• **INFORMATION PROVIDED**
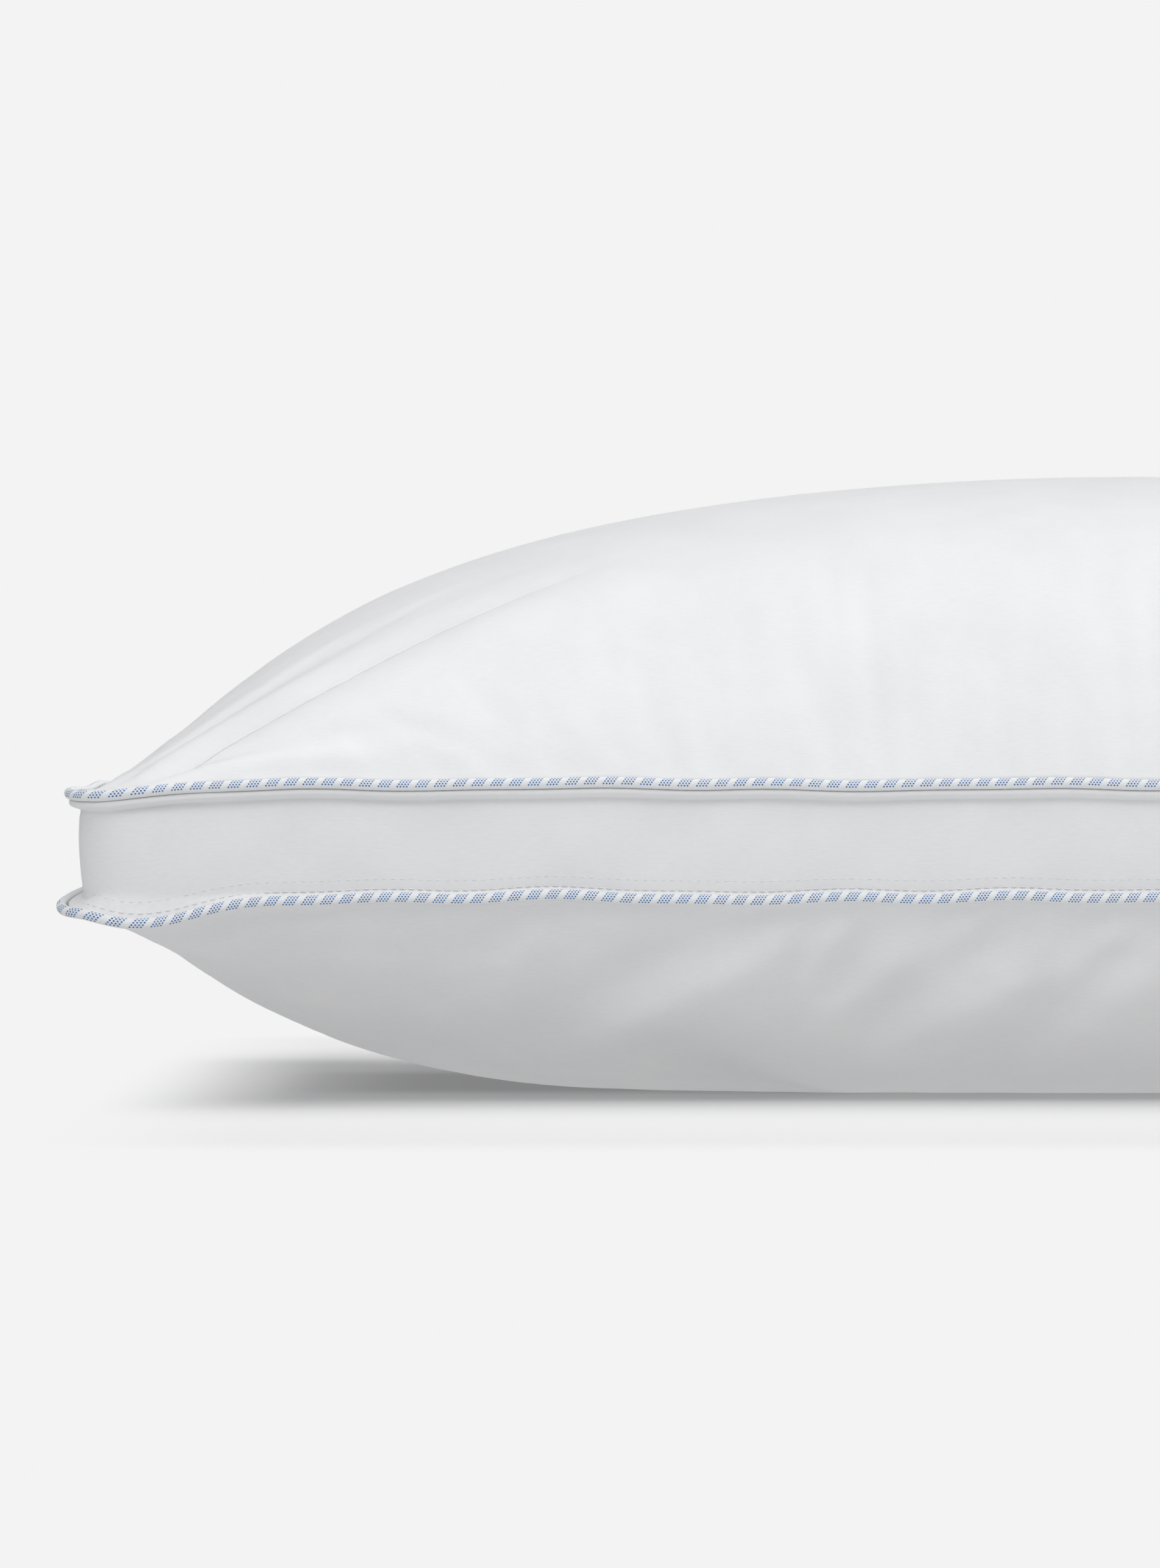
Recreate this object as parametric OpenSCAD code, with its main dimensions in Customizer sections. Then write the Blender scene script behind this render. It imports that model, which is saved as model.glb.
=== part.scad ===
// Gusseted bed pillow: two ticking panels joined by a gusset band, with a row of
// corded piping in each of the two seams and one mass of fibre fill inside.
// Millimetres. +Z up, origin under the middle of the pillow on the surface that it
// rests on, X along the pillow's long side, -Y towards the front.

/* [Filled size] */
// Width between the ends of the gusset, at the corners
pillow_w = 744; // [640:2:900]
// Depth between the long sides of the gusset, at the corners
pillow_d = 492; // [440:2:520]
// Height from the resting surface to the top of the crown
pillow_h = 221; // [170:1:240]
// Radius of the corners in plan
corner_r = 30; // [26:1:40]
// How far the middle of each short end is drawn in by the filling
end_pull = 14; // [0:1:24]
// How far the middle of each long side is drawn in by the filling
side_pull = 24; // [0:1:28]

/* [Gusset] */
// Height of the gusset band between its two seams
gusset_h = 38; // [30:1:60]
// Height of the lower seam above the resting surface
lower_seam_z = 70; // [55:1:80]
// How far the gusset swells out between its seams
gusset_bulge = 1.5; // [0:0.5:3]

/* [Cloth and seams] */
// Thickness of the ticking
ticking_t = 0.5; // [0.4:0.1:0.6]
// Width of the seam allowance that is turned to the inside
allowance = 10; // [6:1:11]
// Diameter of the finished piping
piping_d = 3.7; // [3:0.1:4.5]
// Thickness of the piping's cover strip
piping_cover_t = 0.3; // [0.2:0.05:0.4]
// Diameter of the sewing thread
thread_d = 0.4; // [0.3:0.05:0.5]

/* [Closing seam and label] */
// Length of the closed filling opening in the back of the lower seam
opening_l = 200; // [120:10:260]
// Width of the care label
label_w = 40; // [25:1:60]
// Length of the care label below its seam
label_l = 46; // [30:1:50]
// Distance of the care label's middle from the middle of the pillow
label_x = 245; // [150:5:290]

/* [Hidden] */

half_w = pillow_w / 2;
half_d = pillow_d / 2;
upper_seam_z = lower_seam_z + gusset_h;
gap = 0.05;                              // clearance between sewn layers
flange_half = piping_cover_t + gap / 2;  // half the piping's two-ply flange
rim_z = flange_half + gap;               // a panel's rim above or below its seam
piping_clear = 0.25;                     // between the seam line and the piping's round
cord_share = 0.8;                        // of the room inside the cover

// The puff is the quick rise beside a seam, and the crown is the rest of the height.
puff_h = 6;
puff_run = 8;
crown_h = pillow_h - upper_seam_z - rim_z - puff_h;
sag_h = lower_seam_z - rim_z - puff_h + 1;  // 1 mm too deep, then cut flat at z = 0
crown_power = [2.6, 2.2];                // fullness of the crown along X and Y
sag_power = [5, 3.6];                    // fullness of the underside along X and Y
corner_lift = 0.85;                      // below 1, the corners fill out too

// Rings that a panel is lofted through: insets from the rim, then shares of the last inset.
rim_insets = [3.5, 7, 13, 22];
inner_inset = 22;
inner_shares = [0.9, 0.77, 0.62, 0.46, 0.3, 0.15];
rim_inset = 0.3;
rim_rings = 4;                           // round a panel's turned-in rim
inner_rim_inset = rim_inset + 2.2 * ticking_t;  // of the turned-in rim's inner face
fill_inset = allowance + 2;
fill_gap = 2.2;

// A slope needs a deeper drop than the cloth's thickness, the more so beside a seam.
slope_extra = 0.9;
slope_run = 30;

// Stations round the plan outline.
end_steps = 8;
side_steps = 14;
corner_steps = 4;
half_stations = end_steps / 2 + 2 * corner_steps + side_steps + end_steps / 2;
stations = 2 * half_stations;

// ---- Plan outline ----

// A quarter turn of a corner whose centre is at c, from angle start.
function corner_arc(c, r, start) =
    [for (i = [0:corner_steps - 1])
        let (angle = start + 90 * i / corner_steps) c + r * [cos(angle), sin(angle)]];

// A straight run from a towards b in n steps, without its last point.
function run(a, b, n) = [for (i = [0:n - 1]) a + (b - a) * i / n];

// Half of a rounded rectangle, from the middle of the +X end to that of the -X end.
function half_outline(a, b, r) = concat(
    run([a, 0], [a, b - r], end_steps / 2),
    corner_arc([a - r, b - r], r, 0),
    run([a - r, b], [r - a, b], side_steps),
    corner_arc([r - a, b - r], r, 90),
    run([-a, b - r], [-a, 0], end_steps / 2)
);

// The outline, inset by d (or outset where d is negative), before the sides are drawn in.
function outline(d) =
    let (half = half_outline(half_w - d, half_d - d, max(2, corner_r - d)))
    concat(half, [for (p = half) -p]);

// Draws in the middle of each side.
function drawn_in(p) = [
    p.x * (1 - end_pull / half_w * (1 - pow(p.y / half_d, 2))),
    p.y * (1 - side_pull / half_d * (1 - pow(p.x / half_w, 2)))
];

// One level ring at inset d and height z.
function level_ring(d, z) = [for (p = outline(d)) let (q = drawn_in(p)) [q.x, q.y, z]];

// ---- Crowned surfaces ----

// 1 in the middle of the pillow, falling to 0 at its sides.
function fullness(p, power) =
    let (along_x = 1 - pow(min(1, abs(p.x) / half_w), power.x),
         along_y = 1 - pow(min(1, abs(p.y) / half_d), power.y))
    pow(along_x * along_y, corner_lift);

// Height beside a seam at inset d.
function puff(d) = puff_h * (1 - exp(-d / puff_run));

// A ring on a crowned surface: share k of the outline at inset d, rise above the rim
// sent in direction up, set back towards the inside of the pillow by back.
function crowned_ring(d, k, base, up, height, power, back) =
    [for (p = outline(d))
        let (q = drawn_in(k * p), rise = (k < 1 ? puff_h : puff(d)) + height * fullness(k * p, power))
        [q.x, q.y, base + up * (rise - back)]];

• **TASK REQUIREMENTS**
The required output is the exact run of lines from the beginning of the listing above to the line that contains "towards the front.", inclusive of both.

• **SOLUTION FOR THIS PROBLEM**
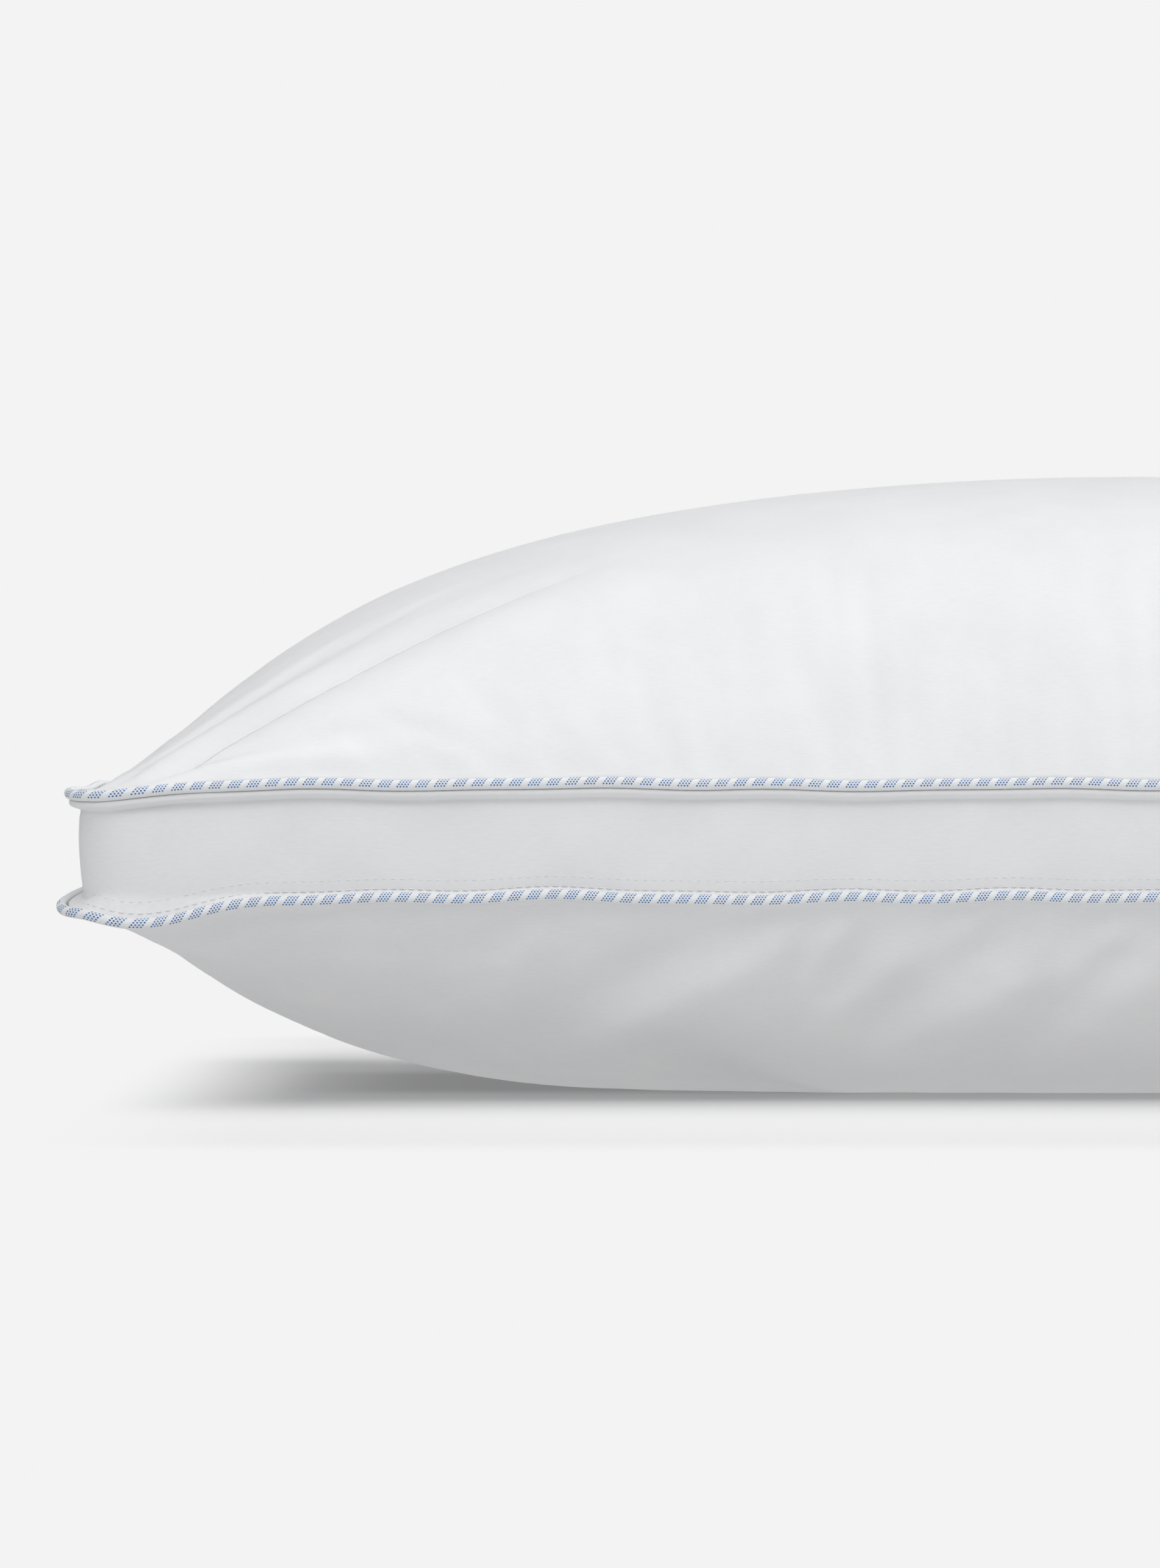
Recreate this object as parametric OpenSCAD code, with its main dimensions in Customizer sections. Then write the Blender scene script behind this render. It imports that model, which is saved as model.glb.
=== part.scad ===
// Gusseted bed pillow: two ticking panels joined by a gusset band, with a row of
// corded piping in each of the two seams and one mass of fibre fill inside.
// Millimetres. +Z up, origin under the middle of the pillow on the surface that it
// rests on, X along the pillow's long side, -Y towards the front.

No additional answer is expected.